EXERCISE DIRECTIONS ::
Lift out all lines below that contain "shown".

[Stored items from a collection]
###

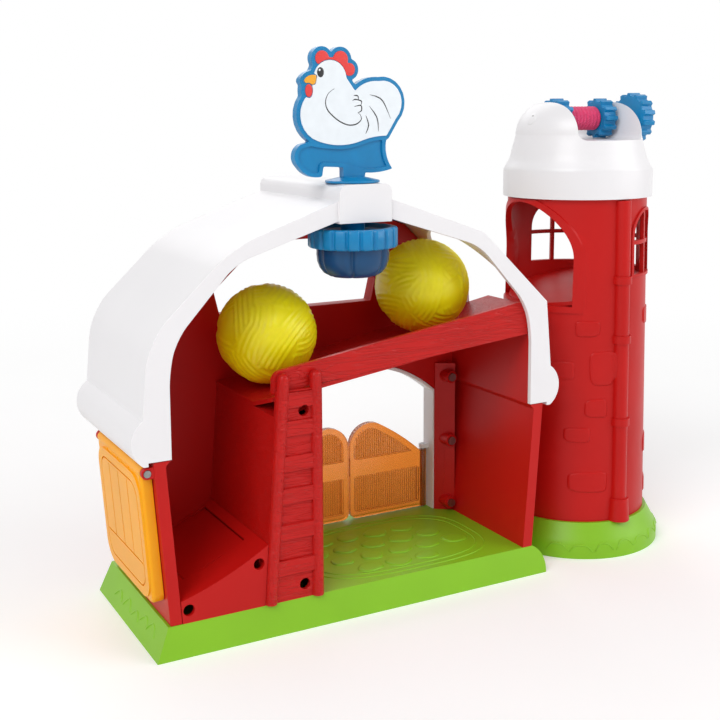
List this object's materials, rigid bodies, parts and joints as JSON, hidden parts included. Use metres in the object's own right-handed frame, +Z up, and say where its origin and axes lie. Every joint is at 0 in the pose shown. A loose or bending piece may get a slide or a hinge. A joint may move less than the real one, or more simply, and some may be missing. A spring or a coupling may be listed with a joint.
{
  "type": "toy barn",
  "caption": "Open backed toy barn with a ball ramp, a silo, a weather vane that turns, a flap door and two swing doors.",
  "frame": {"origin": "centre of the underside of the barn base", "axes": "+X along the barn towards the silo, +Y towards the front facade, +Z up"},
  "size_m": [0.3925, 0.1255, 0.3306],
  "materials": {
    "green": "moulded polypropylene, satin",
    "red": "moulded polypropylene, satin",
    "white": "moulded ABS, gloss",
    "blue": "moulded ABS, gloss",
    "pink": "moulded ABS, wound rope pattern",
    "rooster_white": "moulded ABS with painted details",
    "amber": "moulded polypropylene, satin",
    "clear_orange": "clear tinted polystyrene",
    "yellow": "moulded ABS, gloss",
    "steel": "zinc plated steel"
  },
  "bodies": {
    "barn": {"barn_base": "green", "base_cover": "green", "base_screws": "steel", "silo_base": "green", "silo_cover": "green", "silo_screws": "steel", "left_wall": "red", "right_wall": "red", "corner_screws": "steel", "liner": "red", "facade": "red", "door_trim": "white", "ladder_column": "red", "chute": "red", "ramp": "red", "roof": "white", "silo_shell": "red", "silo_floor": "red", "silo_cap": "white", "exit_pin": "steel", "leaf_pins": "steel"},
    "weather_vane": {"impeller": "blue", "vane_spindle": "steel", "vane_foot": "blue", "rooster": "rooster_white"},
    "silo_hoist": {"hoist_axle": "steel", "hoist_wheel_left": "blue", "hoist_wheel_right": "blue", "hoist_drum": "pink", "hoist_crank": "blue"},
    "exit_flap": {"exit_door": "amber"},
    "left_leaf": {"leaf_left": "clear_orange"},
    "right_leaf": {"leaf_right": "clear_orange"},
    "press_plate": {"chute_plate": "red"},
    "lower_ball": {"ball_lower": "yellow"},
    "upper_ball": {"ball_upper": "yellow"}
  },
  "joints": [
    {"name": "exit_flap_hinge", "type": "hinge", "parent": "barn", "child": "exit_flap", "pos_m": [-0.13066, -0.008, 0.10474], "axis": [0, 1, 0], "range_deg": [0, 65]},
    {"name": "left_leaf_hinge", "type": "hinge", "parent": "barn", "child": "left_leaf", "pos_m": [-0.0184, 0.0445, 0.04], "axis": [0, 0, 1], "range_deg": [0, 95]},
    {"name": "right_leaf_hinge", "type": "hinge", "parent": "barn", "child": "right_leaf", "pos_m": [0.0994, 0.0445, 0.04], "axis": [0, 0, -1], "range_deg": [0, 95]},
    {"name": "vane_spin", "type": "hinge", "parent": "barn", "child": "weather_vane", "pos_m": [0, -0.0382, 0.24], "axis": [0, 0, 1], "continuous": true},
    {"name": "hoist_spin", "type": "hinge", "parent": "barn", "child": "silo_hoist", "pos_m": [0.1943, 0, 0.287], "axis": [1, 0, 0], "continuous": true},
    {"name": "press", "type": "slide", "parent": "barn", "child": "press_plate", "axis": [0.3954, 0, -0.9185], "range_m": [0, 0.0015], "stiffness_N_per_m": 400},
    {"name": "lower_ball_roll", "type": "slide", "parent": "barn", "child": "lower_ball", "axis": [0.9831, 0, 0.1829], "range_m": [-0.008, 0.02]},
    {"name": "upper_ball_roll", "type": "slide", "parent": "barn", "child": "upper_ball", "axis": [0.9831, 0, 0.1829], "range_m": [-0.015, 0.04]}
  ]
}
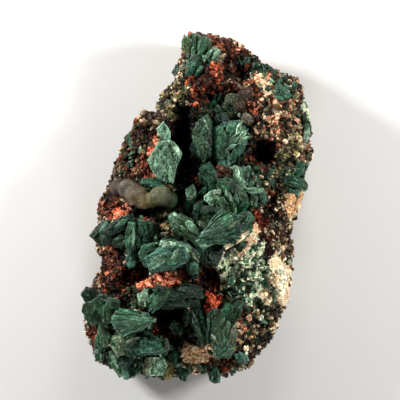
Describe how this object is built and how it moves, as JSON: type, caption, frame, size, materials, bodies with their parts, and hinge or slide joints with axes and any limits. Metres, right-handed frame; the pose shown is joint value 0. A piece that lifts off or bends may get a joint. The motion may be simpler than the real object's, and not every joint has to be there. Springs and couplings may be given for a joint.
{
  "type": "mineral specimen",
  "caption": "Hand specimen of green heulandite crystals and grey chalcedony on a druse-covered rock matrix, lying on its flat broken back.",
  "frame": {"origin": "middle of the specimen's bounding box, on the flat broken back", "axes": "+Z out of the crystal-covered face, +Y towards the crown of the specimen"},
  "size_m": [0.0924, 0.1418, 0.0533],
  "materials": {
    "rock": "matt, granular",
    "chalcedony": "waxy",
    "heulandite": "pearly"
  },
  "bodies": {
    "root": {"matrix": "rock", "chalcedony_left": "chalcedony", "chalcedony_knobs": "chalcedony", "crown_crystals": "heulandite", "neck_crystal": "heulandite", "small_rhomb_crystal": "heulandite", "large_tabular_crystal": "heulandite", "ledge_crystal": "heulandite", "cavity_leaf_crystal": "heulandite", "cavity_axe_crystal": "heulandite", "lone_cavity_crystal": "heulandite", "cavity_floor_crystals": "heulandite", "centre_spray_crystals": "heulandite", "centre_plate_crystals": "heulandite", "saddle_crystals": "heulandite", "saddle_side_crystal": "heulandite", "left_shoulder_crystals": "heulandite", "arch_crystals": "heulandite", "left_fan_crystals": "heulandite", "sheaf_crystal": "heulandite", "lower_left_crystals": "heulandite", "left_edge_blades": "heulandite", "bottom_block_crystal": "heulandite", "bottom_tip_left": "heulandite", "bottom_tip_right": "heulandite", "lower_corner_crystal": "heulandite", "lower_blade_crystals": "heulandite", "arch_foot_crystal": "heulandite", "arch_floor_crystal": "heulandite", "right_edge_crystals": "heulandite", "right_rim_blade": "heulandite", "upper_field_crystal": "heulandite", "upper_edge_crystal": "heulandite"}
  },
  "joints": []
}
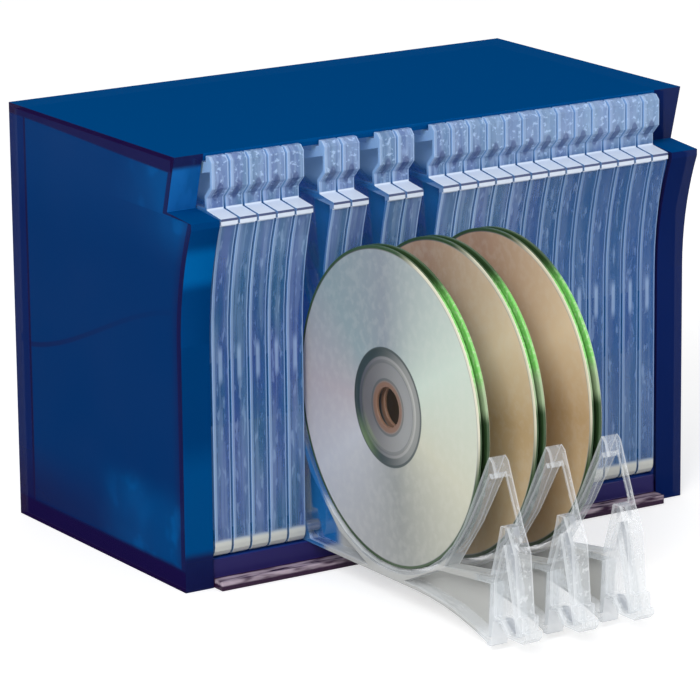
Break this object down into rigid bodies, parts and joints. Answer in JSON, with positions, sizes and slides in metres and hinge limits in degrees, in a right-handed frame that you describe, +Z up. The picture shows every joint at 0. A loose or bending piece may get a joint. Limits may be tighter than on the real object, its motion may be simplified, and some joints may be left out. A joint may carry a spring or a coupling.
{
  "type": "disc storage box",
  "caption": "Desktop storage box for compact discs: a translucent blue open-front case holds a row of clear trays that swing out on one rod, some open with discs.",
  "frame": {"origin": "middle of the underside of the case, on the surface it stands on", "axes": "+X to the right along the row of trays, -Y to the open front, +Z up"},
  "size_m": [0.2296, 0.2737, 0.166],
  "materials": {
    "blue_case": "translucent gloss",
    "clear_tray": "clear gloss",
    "rod_steel": "satin",
    "disc": "mirror-like silver"
  },
  "bodies": {
    "case": {"case_shell": "blue_case", "base_panel": "blue_case", "back_panel": "blue_case", "pivot_rod": "rod_steel"},
    "tray_01": {"tray_01": "clear_tray"},
    "tray_02": {"tray_02": "clear_tray"},
    "tray_03": {"tray_03": "clear_tray"},
    "tray_04": {"tray_04": "clear_tray"},
    "tray_05": {"tray_05": "clear_tray"},
    "tray_06": {"tray_06": "clear_tray"},
    "tray_07": {"tray_07": "clear_tray"},
    "tray_08": {"tray_08": "clear_tray"},
    "tray_09": {"tray_09": "clear_tray"},
    "tray_10": {"tray_10": "clear_tray"},
    "tray_11": {"tray_11": "clear_tray"},
    "tray_12": {"tray_12": "clear_tray"},
    "tray_13": {"tray_13": "clear_tray"},
    "tray_14": {"tray_14": "clear_tray"},
    "tray_15": {"tray_15": "clear_tray"},
    "tray_16": {"tray_16": "clear_tray"},
    "tray_17": {"tray_17": "clear_tray"},
    "tray_18": {"tray_18": "clear_tray"},
    "tray_19": {"tray_19": "clear_tray"},
    "tray_20": {"tray_20": "clear_tray"},
    "tray_21": {"tray_21": "clear_tray"},
    "tray_22": {"tray_22": "clear_tray"},
    "tray_23": {"tray_23": "clear_tray"},
    "tray_24": {"tray_24": "clear_tray"},
    "tray_25": {"tray_25": "clear_tray"},
    "disc_06_left": {"disc_06_left": "disc"},
    "disc_06_right": {"disc_06_right": "disc"},
    "disc_09_left": {"disc_09_left": "disc"},
    "disc_09_right": {"disc_09_right": "disc"},
    "disc_12_left": {"disc_12_left": "disc"},
    "disc_12_right": {"disc_12_right": "disc"}
  },
  "joints": [
    {"name": "tray_01_hinge", "type": "hinge", "parent": "case", "child": "tray_01", "pos_m": [-0.0978, -0.0605, 0.0155], "axis": [1, 0, 0], "range_deg": [0, 90]},
    {"name": "tray_02_hinge", "type": "hinge", "parent": "case", "child": "tray_02", "pos_m": [-0.08965, -0.0605, 0.0155], "axis": [1, 0, 0], "range_deg": [0, 90]},
    {"name": "tray_03_hinge", "type": "hinge", "parent": "case", "child": "tray_03", "pos_m": [-0.0815, -0.0605, 0.0155], "axis": [1, 0, 0], "range_deg": [0, 90]},
    {"name": "tray_04_hinge", "type": "hinge", "parent": "case", "child": "tray_04", "pos_m": [-0.07335, -0.0605, 0.0155], "axis": [1, 0, 0], "range_deg": [0, 90]},
    {"name": "tray_05_hinge", "type": "hinge", "parent": "case", "child": "tray_05", "pos_m": [-0.0652, -0.0605, 0.0155], "axis": [1, 0, 0], "range_deg": [0, 90]},
    {"name": "tray_06_hinge", "type": "hinge", "parent": "case", "child": "tray_06", "pos_m": [-0.05705, -0.0605, 0.0155], "axis": [1, 0, 0], "range_deg": [-90, 0]},
    {"name": "tray_07_hinge", "type": "hinge", "parent": "case", "child": "tray_07", "pos_m": [-0.0489, -0.0605, 0.0155], "axis": [1, 0, 0], "range_deg": [0, 90]},
    {"name": "tray_08_hinge", "type": "hinge", "parent": "case", "child": "tray_08", "pos_m": [-0.04075, -0.0605, 0.0155], "axis": [1, 0, 0], "range_deg": [0, 90]},
    {"name": "tray_09_hinge", "type": "hinge", "parent": "case", "child": "tray_09", "pos_m": [-0.0326, -0.0605, 0.0155], "axis": [1, 0, 0], "range_deg": [-90, 0]},
    {"name": "tray_10_hinge", "type": "hinge", "parent": "case", "child": "tray_10", "pos_m": [-0.02445, -0.0605, 0.0155], "axis": [1, 0, 0], "range_deg": [0, 90]},
    {"name": "tray_11_hinge", "type": "hinge", "parent": "case", "child": "tray_11", "pos_m": [-0.0163, -0.0605, 0.0155], "axis": [1, 0, 0], "range_deg": [0, 90]},
    {"name": "tray_12_hinge", "type": "hinge", "parent": "case", "child": "tray_12", "pos_m": [-0.00815, -0.0605, 0.0155], "axis": [1, 0, 0], "range_deg": [-90, 0]},
    {"name": "tray_13_hinge", "type": "hinge", "parent": "case", "child": "tray_13", "pos_m": [0, -0.0605, 0.0155], "axis": [1, 0, 0], "range_deg": [0, 90]},
    {"name": "tray_14_hinge", "type": "hinge", "parent": "case", "child": "tray_14", "pos_m": [0.00815, -0.0605, 0.0155], "axis": [1, 0, 0], "range_deg": [0, 90]},
    {"name": "tray_15_hinge", "type": "hinge", "parent": "case", "child": "tray_15", "pos_m": [0.0163, -0.0605, 0.0155], "axis": [1, 0, 0], "range_deg": [0, 90]},
    {"name": "tray_16_hinge", "type": "hinge", "parent": "case", "child": "tray_16", "pos_m": [0.02445, -0.0605, 0.0155], "axis": [1, 0, 0], "range_deg": [0, 90]},
    {"name": "tray_17_hinge", "type": "hinge", "parent": "case", "child": "tray_17", "pos_m": [0.0326, -0.0605, 0.0155], "axis": [1, 0, 0], "range_deg": [0, 90]},
    {"name": "tray_18_hinge", "type": "hinge", "parent": "case", "child": "tray_18", "pos_m": [0.04075, -0.0605, 0.0155], "axis": [1, 0, 0], "range_deg": [0, 90]},
    {"name": "tray_19_hinge", "type": "hinge", "parent": "case", "child": "tray_19", "pos_m": [0.0489, -0.0605, 0.0155], "axis": [1, 0, 0], "range_deg": [0, 90]},
    {"name": "tray_20_hinge", "type": "hinge", "parent": "case", "child": "tray_20", "pos_m": [0.05705, -0.0605, 0.0155], "axis": [1, 0, 0], "range_deg": [0, 90]},
    {"name": "tray_21_hinge", "type": "hinge", "parent": "case", "child": "tray_21", "pos_m": [0.0652, -0.0605, 0.0155], "axis": [1, 0, 0], "range_deg": [0, 90]},
    {"name": "tray_22_hinge", "type": "hinge", "parent": "case", "child": "tray_22", "pos_m": [0.07335, -0.0605, 0.0155], "axis": [1, 0, 0], "range_deg": [0, 90]},
    {"name": "tray_23_hinge", "type": "hinge", "parent": "case", "child": "tray_23", "pos_m": [0.0815, -0.0605, 0.0155], "axis": [1, 0, 0], "range_deg": [0, 90]},
    {"name": "tray_24_hinge", "type": "hinge", "parent": "case", "child": "tray_24", "pos_m": [0.08965, -0.0605, 0.0155], "axis": [1, 0, 0], "range_deg": [0, 90]},
    {"name": "tray_25_hinge", "type": "hinge", "parent": "case", "child": "tray_25", "pos_m": [0.0978, -0.0605, 0.0155], "axis": [1, 0, 0], "range_deg": [0, 90]},
    {"name": "disc_06_left_lift", "type": "slide", "parent": "tray_06", "child": "disc_06_left", "axis": [0, 0, 1], "range_m": [0, 0.06]},
    {"name": "disc_06_right_lift", "type": "slide", "parent": "tray_06", "child": "disc_06_right", "axis": [0, 0, 1], "range_m": [0, 0.06]},
    {"name": "disc_09_left_lift", "type": "slide", "parent": "tray_09", "child": "disc_09_left", "axis": [0, 0, 1], "range_m": [0, 0.06]},
    {"name": "disc_09_right_lift", "type": "slide", "parent": "tray_09", "child": "disc_09_right", "axis": [0, 0, 1], "range_m": [0, 0.06]},
    {"name": "disc_12_left_lift", "type": "slide", "parent": "tray_12", "child": "disc_12_left", "axis": [0, 0, 1], "range_m": [0, 0.06]},
    {"name": "disc_12_right_lift", "type": "slide", "parent": "tray_12", "child": "disc_12_right", "axis": [0, 0, 1], "range_m": [0, 0.06]}
  ]
}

###

SOLUTION ::
List this object's materials, rigid bodies, parts and joints as JSON, hidden parts included. Use metres in the object's own right-handed frame, +Z up, and say where its origin and axes lie. Every joint is at 0 in the pose shown. A loose or bending piece may get a slide or a hinge. A joint may move less than the real one, or more simply, and some may be missing. A spring or a coupling may be listed with a joint.
Describe how this object is built and how it moves, as JSON: type, caption, frame, size, materials, bodies with their parts, and hinge or slide joints with axes and any limits. Metres, right-handed frame; the pose shown is joint value 0. A piece that lifts off or bends may get a joint. The motion may be simpler than the real object's, and not every joint has to be there. Springs and couplings may be given for a joint.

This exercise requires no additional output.